Im größten Teil Europas wurde die Ausbreitung der Hirtenvölker am Vorabend der Bronzezeit in der Regel von Männern angeführt, während die Frauen tendenziell ortsfest blieben und aus den lokalen Bauerngruppen in die sich ausbreitenden Bevölkerungsgruppen integriert wurden. Auf den Orkneys machten die Forscher jedoch genau die gegenteilige Entwicklung aus. Bei den Neuankömmlingen aus der Bronzezeit handelte es sich dort hauptsächlich um Frauen, während die männlichen Linien der ursprünglichen neolithischen Bevölkerung mindestens weitere tausend Jahre überlebten – etwas, das bisher nirgendwo sonst beobachtet wurde. Diese neolithischen Abstammungslinien wurden jedoch ab der Eisenzeit ersetzt und sind heute verschwindend selten.
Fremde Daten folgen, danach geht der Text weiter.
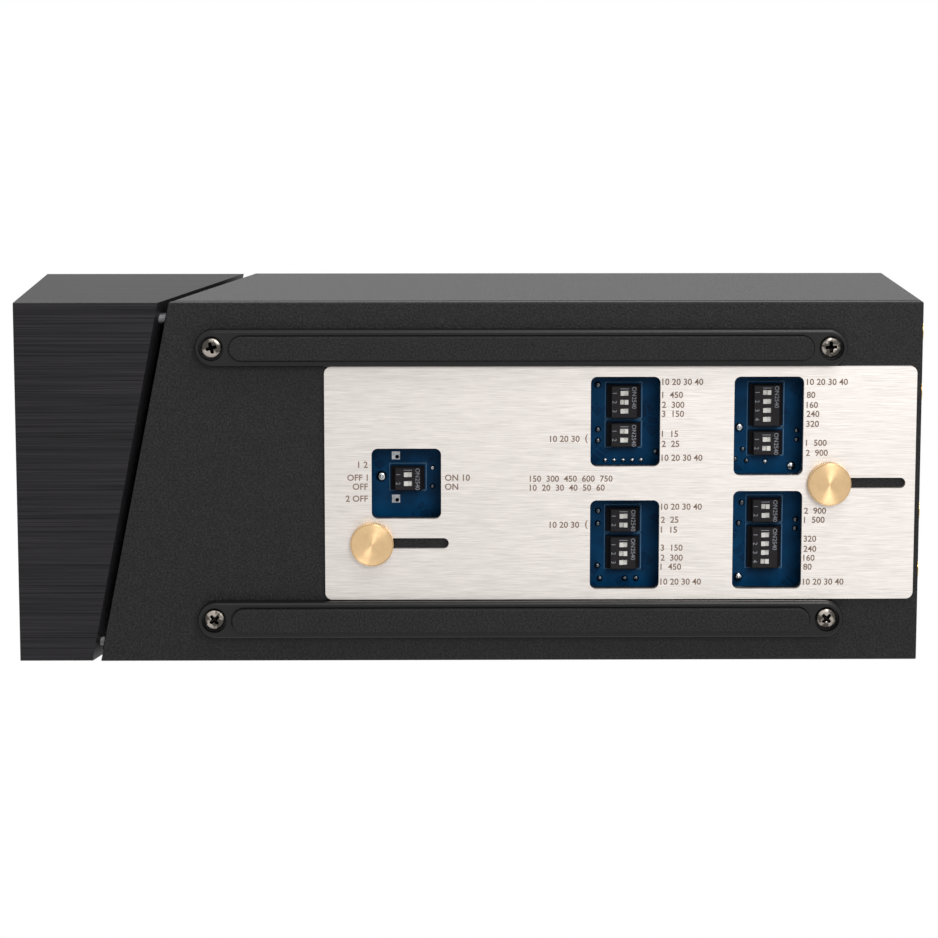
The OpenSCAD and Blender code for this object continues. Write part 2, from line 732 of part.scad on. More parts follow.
module thumbscrew(p) color("#d9b36a") in_case() translate([p[0], p[1], disc_z]) rotate([180, 0, 0]) {
    knurled_disc(thumb_d, thumb_t, knurl_count, knurl_depth, thumb_chamfer);
    translate([0, 0, disc_z + plate_gap / 2])
        cylinder(h = -disc_z - plate_gap / 2 + eps, d = slot_w - 2 * thumb_clearance);
    translate([0, 0, disc_z - panel_t - boss_h + stud_short]) cylinder(h = panel_t + boss_h, d = stud_d);
}

// ---------------------------------------------------------------- board and switches

module main_board() color("#0b2a4a") in_case() difference() {
    translate([-board_w / 2, board_y, board_z]) cube([board_w, board_l, board_t]);
    for (x = [-standoff_x, standoff_x]) for (y = standoff_ys)
        translate([x, y, board_z - 1]) cylinder(h = board_t + 2, d = screw_d + 2 * seat_gap);
    for (bank = BANKS) for (p = contact_places(bank)) blade(p, board_z - 1, board_top + 1, seat_gap);
}

module board_standoffs() color("#b9b29a") in_case() difference() {
    for (x = [-standoff_x, standoff_x]) for (y = standoff_ys)
        translate([x, y, panel_t]) cylinder(h = board_z - panel_t, d = standoff_d, $fn = 6);
    for (x = [-standoff_x, standoff_x]) for (y = standoff_ys)
        translate([x, y, panel_t + standoff_floor]) cylinder(h = board_z, d = screw_core_d);
}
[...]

Warum war Orkney so anders?

Aber warum war Orkney so anders? Dr. Graeme Wilson und Hazel Moore von der auf den Orkney-Inseln ansässigen EASE Archaeology, die die Ausgrabungen auf den Links of Noltland durchführten, vermuten, dass die Antwort in der langfristigen Stabilität und Selbstversorgung der Gehöfte auf den Orkney-Inseln liegt. Diese könnten den genetischen Daten zufolge bereits auf dem Höhepunkt des Neolithikums männlich dominiert gewesen sein. Als gegen Ende des Neolithikums eine europaweite Rezession einsetzte, waren sie möglicherweise in der einzigartigen Lage, härtere Zeiten zu überstehen und ihren Einfluss auf die Bevölkerung zu erhalten, als Neuankömmlinge eintrafen.

Dies wiederum deutet darauf hin, dass Orkney viel weniger inselartig war, als lange Zeit angenommen wurde, und dass es eine lange Zeit der Verhandlungen zwischen den einheimischen Männern und den Neuankömmlingen aus dem Süden gab, die sich über viele Generationen erstreckte. „Dies zeigt, dass die Ausbreitung in Europa im dritten Jahrtausend v. Chr. kein monolithischer Prozess war, sondern komplexer und von Ort zu Ort unterschiedlich“, erläutert Dr. George Foody, einer der leitenden Forscher des Projekts.

Die Ergebnisse waren sowohl für die Archäologen als auch für die Genetiker des Teams überraschend, wenn auch aus unterschiedlichen Gründen: Die Archäologen hatten nicht mit einer Einwanderung in diesem Ausmaß gerechnet, während die Genetiker nicht mit dem Überleben der neolithischen männlichen Linien gerechnet hatten. Der Direktor des Forschungszentrums für evolutionäre Genomik der Universität, Professor Martin Richards, erklärt: „Diese Forschung zeigt, wie viel wir noch über eines der folgenreichsten Ereignisse der europäischen Vorgeschichte zu lernen haben – wie das Neolithikum zu Ende ging.“

Die Forschungsergebnisse wurden in der offiziellen Zeitschrift der Nationalen Akademie der Wissenschaften (NAS) veröffentlicht und tragen den Titel „Ancient DNA at the edge of the world: Continental immigration and the persistence of Neolithic male lineages in Bronze Age Orkney“ von Katharina Dulias, George Foody, Pierre Justeau et al. Die Arbeit war Teil eines Doktorandenstipendiums des Leverhulme Trust, das Professor Richards und Dr. Maria Pala gewährt wurde; die Ausgrabungen in den Links of Noltland wurden von Historic Environment Scotland finanziert.